Q: What are the real challenges and opportunities to make plastics circular?

Nandini KUMAR

  • Circularity in plastics offers huge opportunities because the whole process of management throughout the plastics value chain can absorb and involve various people, so the potential for creating jobs is fantastic.
  • What is currently lacking right is the recognition of waste management as a sector of the economy equal to others. Nonetheless, I believe we are on the right path to change this conception, which will be beneficial for the creation of numerous jobs also for people to move up the socioeconomic ladder.
  • Skills necessary at the bottom level of the waste management hierarchy are natural, people tend to organically learn by working. From conversations with recyclers, it emerges that there is little to be taught for improving the efficiency of their work since they know exactly where the value lies and how to move it up.
  • What is unaddressed in plastics circularity are the aspects related to rights, health and safety in their work environment, including establishing mechanisms that prevent children from engaging in hazardous work while their mothers are working and earning their livelihood.
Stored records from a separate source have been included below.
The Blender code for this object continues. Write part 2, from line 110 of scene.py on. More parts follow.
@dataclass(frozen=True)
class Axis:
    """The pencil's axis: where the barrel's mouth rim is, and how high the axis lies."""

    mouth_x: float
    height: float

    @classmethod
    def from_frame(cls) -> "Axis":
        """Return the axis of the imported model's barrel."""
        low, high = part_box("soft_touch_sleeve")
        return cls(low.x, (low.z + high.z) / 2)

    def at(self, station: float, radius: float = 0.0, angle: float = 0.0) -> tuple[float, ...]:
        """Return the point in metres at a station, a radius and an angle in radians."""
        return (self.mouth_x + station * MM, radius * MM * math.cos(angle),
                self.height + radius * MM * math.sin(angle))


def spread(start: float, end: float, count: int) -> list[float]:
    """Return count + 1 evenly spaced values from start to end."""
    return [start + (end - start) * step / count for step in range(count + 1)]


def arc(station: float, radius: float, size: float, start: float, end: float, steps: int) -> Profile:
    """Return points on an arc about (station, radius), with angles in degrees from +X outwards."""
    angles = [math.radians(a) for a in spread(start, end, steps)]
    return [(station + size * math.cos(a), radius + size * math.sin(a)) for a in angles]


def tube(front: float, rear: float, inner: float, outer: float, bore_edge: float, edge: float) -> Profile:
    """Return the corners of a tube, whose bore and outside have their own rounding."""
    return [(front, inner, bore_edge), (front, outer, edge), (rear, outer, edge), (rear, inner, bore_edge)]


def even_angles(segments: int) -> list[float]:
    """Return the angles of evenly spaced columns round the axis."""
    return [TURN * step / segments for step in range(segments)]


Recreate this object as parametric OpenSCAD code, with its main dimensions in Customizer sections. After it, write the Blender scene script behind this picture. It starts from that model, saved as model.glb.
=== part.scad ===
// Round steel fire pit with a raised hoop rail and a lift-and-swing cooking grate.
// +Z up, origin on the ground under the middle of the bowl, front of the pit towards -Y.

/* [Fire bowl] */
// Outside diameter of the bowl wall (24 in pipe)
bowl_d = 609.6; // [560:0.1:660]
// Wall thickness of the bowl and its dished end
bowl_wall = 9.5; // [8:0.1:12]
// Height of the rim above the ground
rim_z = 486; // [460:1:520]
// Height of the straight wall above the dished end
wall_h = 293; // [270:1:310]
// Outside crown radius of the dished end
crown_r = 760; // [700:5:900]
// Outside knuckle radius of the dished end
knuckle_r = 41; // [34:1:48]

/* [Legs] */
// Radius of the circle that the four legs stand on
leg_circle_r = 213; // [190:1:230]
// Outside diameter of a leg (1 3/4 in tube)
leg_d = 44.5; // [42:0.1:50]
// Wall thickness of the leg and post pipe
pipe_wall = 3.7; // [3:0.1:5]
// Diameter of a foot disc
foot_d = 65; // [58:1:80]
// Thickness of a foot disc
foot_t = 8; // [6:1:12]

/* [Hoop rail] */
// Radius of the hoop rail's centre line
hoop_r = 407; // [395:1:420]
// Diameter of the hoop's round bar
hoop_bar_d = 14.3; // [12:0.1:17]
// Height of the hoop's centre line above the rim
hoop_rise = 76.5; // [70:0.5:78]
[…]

Q: What are the challenges and opportunities in getting a circular business started?

Kadiatu A. SHERIFF

  • Prior to establishing a circular business, is important to strengthen the mechanisms and opportunities for the youth to engage with this reality and create decent health and working conditions in the circular economy.
  • In Liberia, only recently a course providing information on waste management was made available to young people, which is what motivated me to follow this path. Quality information on how to properly handle waste should be expanded across the educational system to promote behavioral changes. This can help prevent the wrong people from handling waste and allow only those who understand where the value of this waste is before it ends up damaging the environment.
  • As a young social entrepreneur, I perceive the struggles faced by young people due to lacking formal education on circular economy. Young entrepreneurs in this sector must have a solid understanding of what the best model design are; have market awareness and customer access; as well as a good level of mentorship and skills transfer.

Q: is there a trade-off here between the growth of a developing country and a circular economy, which could be called degrowth?
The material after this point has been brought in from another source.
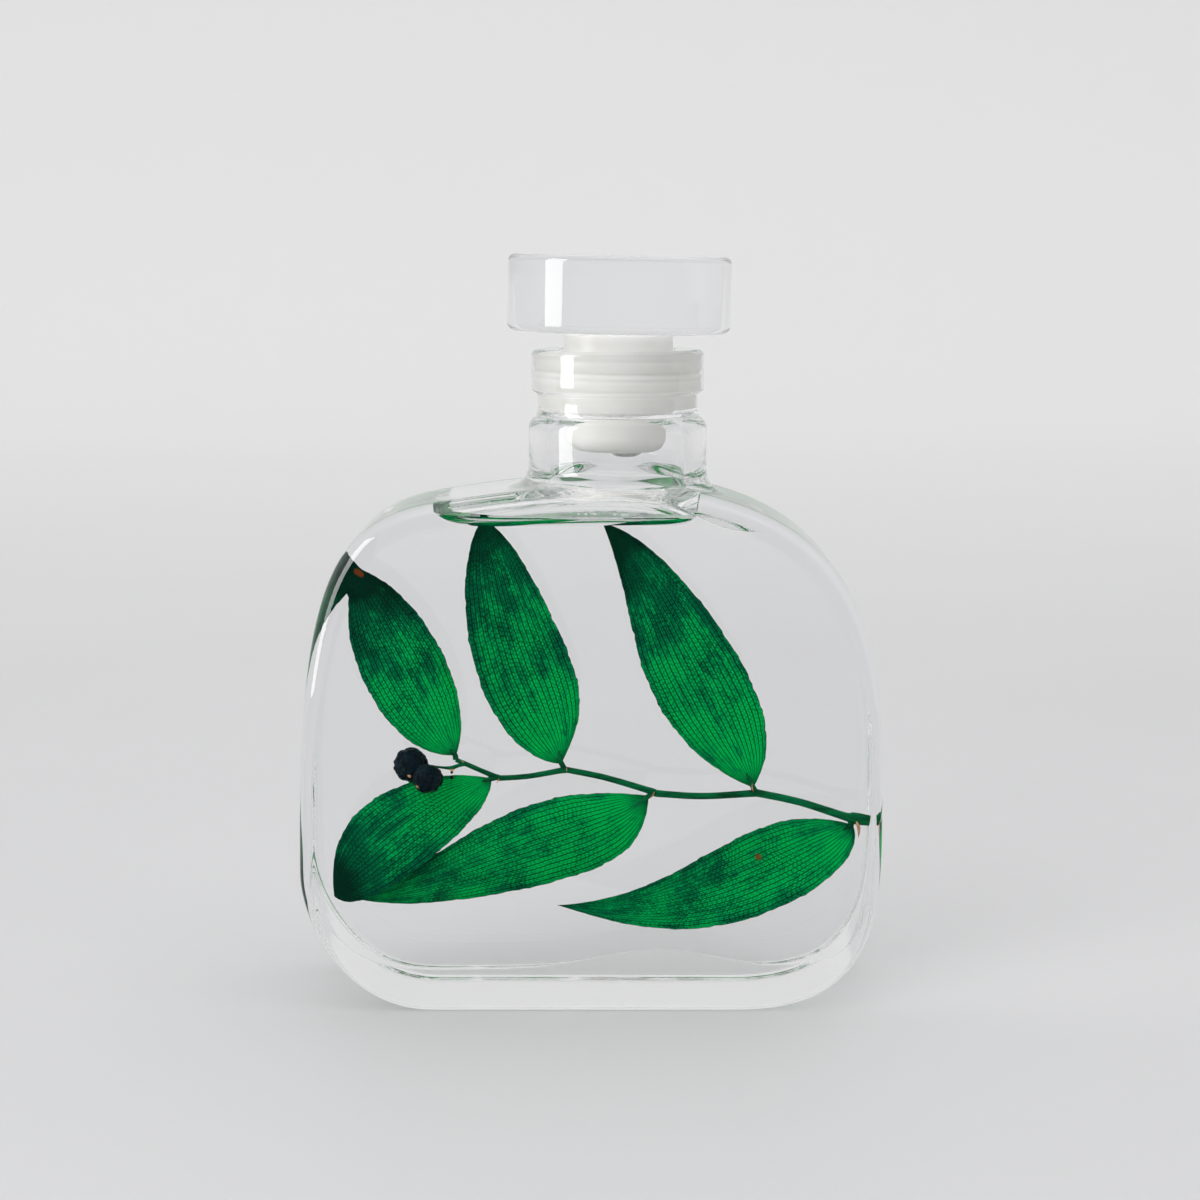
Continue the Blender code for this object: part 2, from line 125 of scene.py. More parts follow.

Nandini KUMAR | Growth tends to get defined in a purely economic sense, but if it instead was evaluated over the criteria of people living decent lives, the concept of growth itself might be tweaked a little bit and fit the new purposes of the circular economy.


Intervention of a participant, Jorge Laguna-Celis | Director Responsible, UNEP One Planet Network

  • In the ongoing Third G20 Development Working Group Meeting, hosted and led by the government of India, discussions on circular economy at the national level in the context are taking place.
  • G20 countries and international organizations, including ILO and the World Bank, are supporting discussions on circular economy from the lifestyles for the environment angle. It demonstrates there is a demand for a coherent and inclusive response on how to measure and define what are the social safeguards and the roles of new and innovative business models and what is the role of digitalization in advancing a fair circular economy right and the necessary skills to put it in place. The ILO-CE-WB initiative will be instrumental to fill a gap in measuring, monitoring and skills identification and will set a gold standard by adopting an inclusive process that leaves no one behind and that hears the voices of employers, youth, and stakeholders.
  • We should advance in a coordinated manner, with every organization and track bringing its own perspectives and contribution, but also keeping in mind our complementarities in this connection.
  • One planet network stands ready to partner in this important initiative.
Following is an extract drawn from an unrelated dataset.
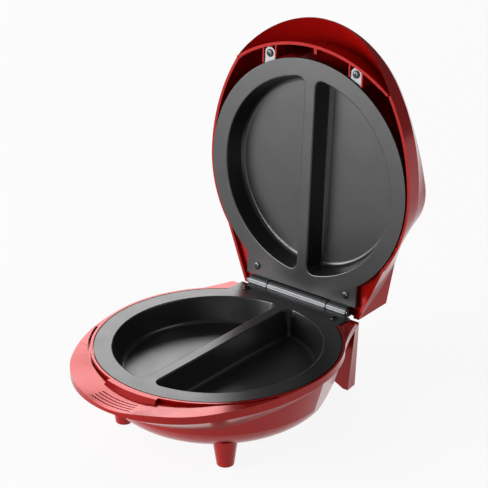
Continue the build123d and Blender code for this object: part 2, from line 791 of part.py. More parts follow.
with BuildPart(lid_frame) as upper_clamps:
    with Locations((0, 0, plate_gap)):
        add(clamps(upper_back))
upper_clamps.part.label = "upper_clamps"
export_step(upper_clamps.part, "parts/upper_clamps.step")

with BuildPart(lid_frame) as upper_clamp_screws:
    with Locations((0, 0, plate_gap)):
        add(clamp_screws(upper_back))
upper_clamp_screws.part.label = "upper_clamp_screws"
export_step(upper_clamp_screws.part, "parts/upper_clamp_screws.step")

with BuildPart(lid_frame) as upper_reflector:
    with Locations((0, 0, plate_gap)):
        add(reflector(upper_back, 11))
upper_reflector.part.label = "upper_reflector"
export_step(upper_reflector.part, "parts/upper_reflector.step")

with BuildPart(lid_frame) as upper_nuts:
    with Locations((0, 0, plate_gap)):
        add(nuts(upper_back))
upper_nuts.part.label = "upper_nuts"
export_step(upper_nuts.part, "parts/upper_nuts.step")

with BuildPart(lid_frame) as upper_terminals:
    with Locations((0, 0, plate_gap)):
        add(terminals(upper_back))
upper_terminals.part.label = "upper_terminals"
export_step(upper_terminals.part, "parts/upper_terminals.step")

# ---------------------------------------------------------------- wiring in the base

bowl_floor = wall - bowl_depth
block_size = (34, 12, 8)
block_entry = bowl_floor + 4
fuse_y = 6
fuse_height = -(lower_back + reflector_gap + 0.6 + 2.7)

with BuildPart(plate_top) as terminal_block:
    with Locations((0, block_y, bowl_floor)):
        Box(*block_size, align=(Align.CENTER, Align.CENTER, Align.MIN))
    with Locations(*[(x, block_y, bowl_floor + block_size[2]) for x in (-10, -3.5, 3.5, 10)]):
        Cylinder(2, 3, mode=Mode.SUBTRACT)
    with Locations(*[(x, block_y, bowl_floor) for x in (-block_screw_x, block_screw_x)]):
        Cylinder(1.4, 30, mode=Mode.SUBTRACT)
terminal_block.part.label = "terminal_block"
export_step(terminal_block.part, "parts/terminal_block.step")

with BuildPart(plate_top) as block_screws:
    block_top = bowl_floor + block_size[2]
    with Locations(*[(x, block_y, block_top) for x in (-block_screw_x, block_screw_x)]):
        add(pan_screw(2.2, 1.4, 1.2, 9.5))
block_screws.part.label = "block_screws"
export_step(block_screws.part, "parts/block_screws.step")

with BuildPart(plate_top) as thermal_fuse:
    with Locations(Location((0, fuse_y, fuse_height), (0, 90, 0))):
        Cylinder(2.5, 34)
        Cylinder(1.4, 40)
    fillet(thermal_fuse.edges().filter_by(GeomType.CIRCLE), radius=0.4)
thermal_fuse.part.label = "thermal_fuse"
export_step(thermal_fuse.part, "parts/thermal_fuse.step")

with BuildPart(plate_top) as fuse_clip:
    under = fuse_height + 2.7
    with BuildSketch(sideways(plate_top, -4)):
        with Locations((fuse_y, fuse_height)):
            Circle(3.3)
        with Locations((fuse_y, under)):
            Rectangle(16, 0.8, align=(Align.CENTER, Align.MAX))
            Rectangle(20, 6, align=(Align.CENTER, Align.MIN), mode=Mode.SUBTRACT)
        with Locations((fuse_y, fuse_height)):
            Circle(2.52, mode=Mode.SUBTRACT)
        with Locations((fuse_y, under)):
            Rectangle(4, 1.6, align=(Align.CENTER, Align.CENTER), mode=Mode.SUBTRACT)
    extrude(amount=8)
fuse_clip.part.label = "fuse_clip"
export_step(fuse_clip.part, "parts/fuse_clip.step")

tag_x, tag_ring_y = around(heater_ring, 90 - heater_gap)
tag_y = tag_ring_y - 8
tag_height = -(lower_back + reflector_gap + 0.8)
block_back = block_y + block_size[1] / 2
block_front = block_y - block_size[1] / 2

with BuildPart(plate_top) as lower_wires:
    add(wire([(-tag_x, tag_y, tag_height), (-12, 43, -42.5), (-10, block_back, block_entry)],
             (0, -1, 0), (0, -1, 0)))
    add(wire([(-20, fuse_y, fuse_height), (-24, 13, -43), (-10, block_front, block_entry)],
             (-1, 0, 0), (0, 1, 0)))
    mirror(about=Plane.YZ)
lower_wires.part.label = "lower_wires"
export_step(lower_wires.part, "parts/lower_wires.step")

with BuildPart(plate_top) as supply_wires:
    add(wire([(-3.5, block_back, block_entry), (-3.5, 66, -43), (-3.5, 84, -29),
              (-3.5, 95, -17.5), (-3, 100.5, -16), (-2.4, 102.8, -20.5), (-1.8, 102.8, -27)],
             (0, 1, 0), (0, 0, -1)))
    mirror(about=Plane.YZ)
supply_wires.part.label = "supply_wires"
export_step(supply_wires.part, "parts/supply_wires.step")

with BuildPart(plate_top) as cord_gland:
    with Locations(Location((0, 111.4, gland_height), (90, 0, 0))):
        Cylinder(gland_radius, 7.2, align=(Align.CENTER, Align.CENTER, Align.MIN))
    with Locations(Location((0, 105.3, gland_height), (90, 0, 0))):
        Cylinder(7.4, 1.1, align=(Align.CENTER, Align.CENTER, Align.MIN))
        Cylinder(3.4, 30, mode=Mode.SUBTRACT)
cord_gland.part.label = "cord_gland"
export_step(cord_gland.part, "parts/cord_gland.step")

# ---------------------------------------------------------------- thermostat and wiring in the lid

upper_pan_back = plate_gap + upper_back
thermostat_radius = 8
strap = 0.8

with BuildPart(lid_frame) as thermostat:
    with Locations((0, 0, upper_pan_back)):
        Cylinder(9.5, flange_height, align=(Align.CENTER, Align.CENTER, Align.MIN))
        Cylinder(thermostat_radius, 8.5, align=(Align.CENTER, Align.CENTER, Align.MIN))
    with Locations(*[(x, 0, upper_pan_back + 8) for x in (-5, 5)]):
        Box(1, 5, 4, align=(Align.CENTER, Align.CENTER, Align.MIN))
thermostat.part.label = "thermostat"
export_step(thermostat.part, "parts/thermostat.step")

with BuildPart(lid_frame) as thermostat_bracket:
    with Locations((0, 0, upper_pan_back + flange_height)):
        Box(2 * bracket_x + 7, 12, strap, align=(Align.CENTER, Align.CENTER, Align.MIN))
        Cylinder(10.5, strap, align=(Align.CENTER, Align.CENTER, Align.MIN))
        Cylinder(thermostat_radius + 0.15, 4, mode=Mode.SUBTRACT)
    with Locations(*[(x, 0, upper_pan_back + flange_height) for x in (-bracket_x, bracket_x)]):
        Cylinder(1.4, 4, mode=Mode.SUBTRACT)
thermostat_bracket.part.label = "thermostat_bracket"
export_step(thermostat_bracket.part, "parts/thermostat_bracket.step")

with BuildPart(lid_frame) as thermostat_screws:
    head_seat = upper_pan_back + flange_height + strap
    with Locations(*[(x, 0, head_seat) for x in (-bracket_x, bracket_x)]):
        add(pan_screw(2.4, 1.5, 1.15, 3.6))
thermostat_screws.part.label = "thermostat_screws"
export_step(thermostat_screws.part, "parts/thermostat_screws.step")

holder_top = 36
holder_bottom = 28


def lamp_lens():
    """A small domed lens with a collar that stops it under the lid's top."""
    with BuildPart() as lens:
        with Locations((0, 0, holder_top)):
            Cylinder(lamp_radius, lid_height + 1.2 - holder_top,
                     align=(Align.CENTER, Align.CENTER, Align.MIN))
            fillet(lens.faces().sort_by(Axis.Z)[-1].edges(), radius=1.1)
            Cylinder(lamp_radius + 1.2, lid_height - wall - holder_top,
                     align=(Align.CENTER, Align.CENTER, Align.MIN))
    return lens.part


with BuildPart(lid_frame) as power_lamp:
    with Locations((-lamp_x, lamp_y, 0)):
        add(lamp_lens())
power_lamp.part.label = "power_lamp"
export_step(power_lamp.part, "parts/power_lamp.step")

with BuildPart(lid_frame) as ready_lamp:
    with Locations((lamp_x, lamp_y, 0)):
        add(lamp_lens())
ready_lamp.part.label = "ready_lamp"
export_step(ready_lamp.part, "parts/ready_lamp.step")

with BuildPart(lid_frame) as lamp_holder:
    with Locations((0, lamp_y, holder_bottom)):
        Box(38, 10, holder_top - holder_bottom, align=(Align.CENTER, Align.CENTER, Align.MIN))
    with Locations((0, lamp_y, post_bottom)):
        Box(2 * post_x + 8, 8, 2, align=(Align.CENTER, Align.CENTER, Align.MAX))
    with Locations(*[(x, lamp_y, post_bottom) for x in (-post_x, post_x)]):
        Cylinder(1.4, 8, mode=Mode.SUBTRACT)
lamp_holder.part.label = "lamp_holder"
export_step(lamp_holder.part, "parts/lamp_holder.step")

with BuildPart(lid_frame) as lamp_screws:
    with Locations(*[flat_down(x, lamp_y, post_bottom - 2) for x in (-post_x, post_x)]):
        add(pan_screw(2.4, 1.5, 1.15, 6))
lamp_screws.part.label = "lamp_screws"
export_step(lamp_screws.part, "parts/lamp_screws.step")

upper_tag_height = upper_pan_back + reflector_gap + 0.8
thermostat_top = upper_pan_back + 12.7

with BuildPart(lid_frame) as upper_wires:
    add(wire([(-5, 3.8, thermostat_top), (-7, 24, thermostat_top + 0.9),
              (-9, 37, thermostat_top + 0.7), (-tag_x, tag_y, upper_tag_height)],
             (0, 1, 0), (0, 1, 0)))
    add(wire([(-tag_x, tag_ring_y + 2.3, upper_tag_height),
              (-12, 69, upper_tag_height + 1.6), (-8, lamp_y - 5, 32)], (0, 1, 0), (0, 1, 0)))
    mirror(about=Plane.YZ)
upper_wires.part.label = "upper_wires"
export_step(upper_wires.part, "parts/upper_wires.step")
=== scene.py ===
from math import cos, pi, radians, sin

import bpy
from mathutils import Matrix, Vector


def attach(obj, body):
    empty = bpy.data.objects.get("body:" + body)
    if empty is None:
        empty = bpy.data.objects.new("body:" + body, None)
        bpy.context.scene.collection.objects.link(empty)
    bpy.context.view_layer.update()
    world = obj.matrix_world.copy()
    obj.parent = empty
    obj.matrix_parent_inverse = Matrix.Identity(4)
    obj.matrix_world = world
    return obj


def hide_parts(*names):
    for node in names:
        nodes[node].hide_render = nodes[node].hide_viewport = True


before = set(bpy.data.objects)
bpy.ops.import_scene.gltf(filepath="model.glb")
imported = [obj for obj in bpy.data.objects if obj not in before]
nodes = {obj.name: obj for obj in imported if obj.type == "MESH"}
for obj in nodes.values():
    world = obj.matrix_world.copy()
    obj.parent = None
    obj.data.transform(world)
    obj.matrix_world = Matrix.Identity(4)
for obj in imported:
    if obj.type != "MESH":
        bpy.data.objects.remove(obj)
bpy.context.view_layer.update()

# ------------------------------------------------------------------ camera
# A long lens on a tripod in front of the cooker and to its right, looking slightly down on
# the open plates.

camera = bpy.data.objects.new("studio_camera", bpy.data.cameras.new("studio_camera"))
bpy.context.scene.collection.objects.link(camera)
camera.data.sensor_width = 36
camera.data.lens = 139.8
camera.data.clip_start = 0.1
stand_point = Vector((0.88866, -1.04838, 0.76584))
look_point = Vector((0, 0.020646, 0.142194))
tilt = radians(-0.509)     # the tripod's head is not quite level
away = (look_point - stand_point).normalized()
level = away.cross(Vector((0, 0, 1))).normalized()
rise = level.cross(away)
right = level * cos(tilt) + rise * sin(tilt)
up = rise * cos(tilt) - level * sin(tilt)
turned_to_look = Matrix((right, up, -away)).transposed().to_4x4()
camera.matrix_world = Matrix.Translation(stand_point) @ turned_to_look
bpy.context.scene.camera = camera
bpy.context.scene.view_settings.view_transform = "Standard"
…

Kari HERLEVI | Head, Global Collaboration for Sustainability Solutions, Sitra

  • Sitra is a Finnish of think tank for the future and the circular economy has been a core of our activities for many years. Sitra has also been focusing on jobs and fair transition by conducting various studies.
  • We are now working on the preparation of the World Circular Economy Forum taking place from 30 May to 2 June 2023 in Helsinki.
  • The WCEF will generate momentum, but we are indeed flying blind, thus the partnership between ILO, World Bank, and Circle Economy will provide essential intelligence to move forward.
  • In terms of youth empowerment, the Forum has a target imposing that 25 percent of participants are below  35 years of age and we hope this number will be even greater in the future.
  • This year’s Forum will focus, among other things, on future skills and on the nature of the economy, deep diving into metrics.
  • In some of the recent studies conducted by Sitra, we evaluated the kind of skills needed by first looking at the European level and then at the global landscape through work with our experts in the education sector and combining the companies. Our approach is to integrate circular economy in these studies not as a separate silo topic but as an integral component
  • Reflections today focused on quantity, quality and inclusiveness. Inclusiveness is the core because we must engage those who are most affected.

Closing Remarks

Casper EDMONDS | Head of Unit, Extractives, Energy and Manufacturing in the Sectoral Policies Department, International Labour Organization | Moderator

  • A way to make the transition just is by embracing it and making sure it becomes just and fair with opportunities for enterprises, entrepreneurs and for job creation.
  • The upcoming 111th International Labor Conference, taking place in Geneva from  5 to 16 June 2023, will be a two-week-long discussion on a just transition, including a focus on sustainable industrial policies and on the importance of new technologies. There will be guidance coming that it will have been agreed by 187 member states, workers and employers.
  • We don’t want to recycle injustices and poor working conditions that exist in some sectors or countries today. What we want to make sure is that jobs in the future become better and decent. Workers have rights where there is a social dialogue between employers and workers and governments; social protection; good conditions at work and where everybody has an opportunity to support the transition to a more circular economy.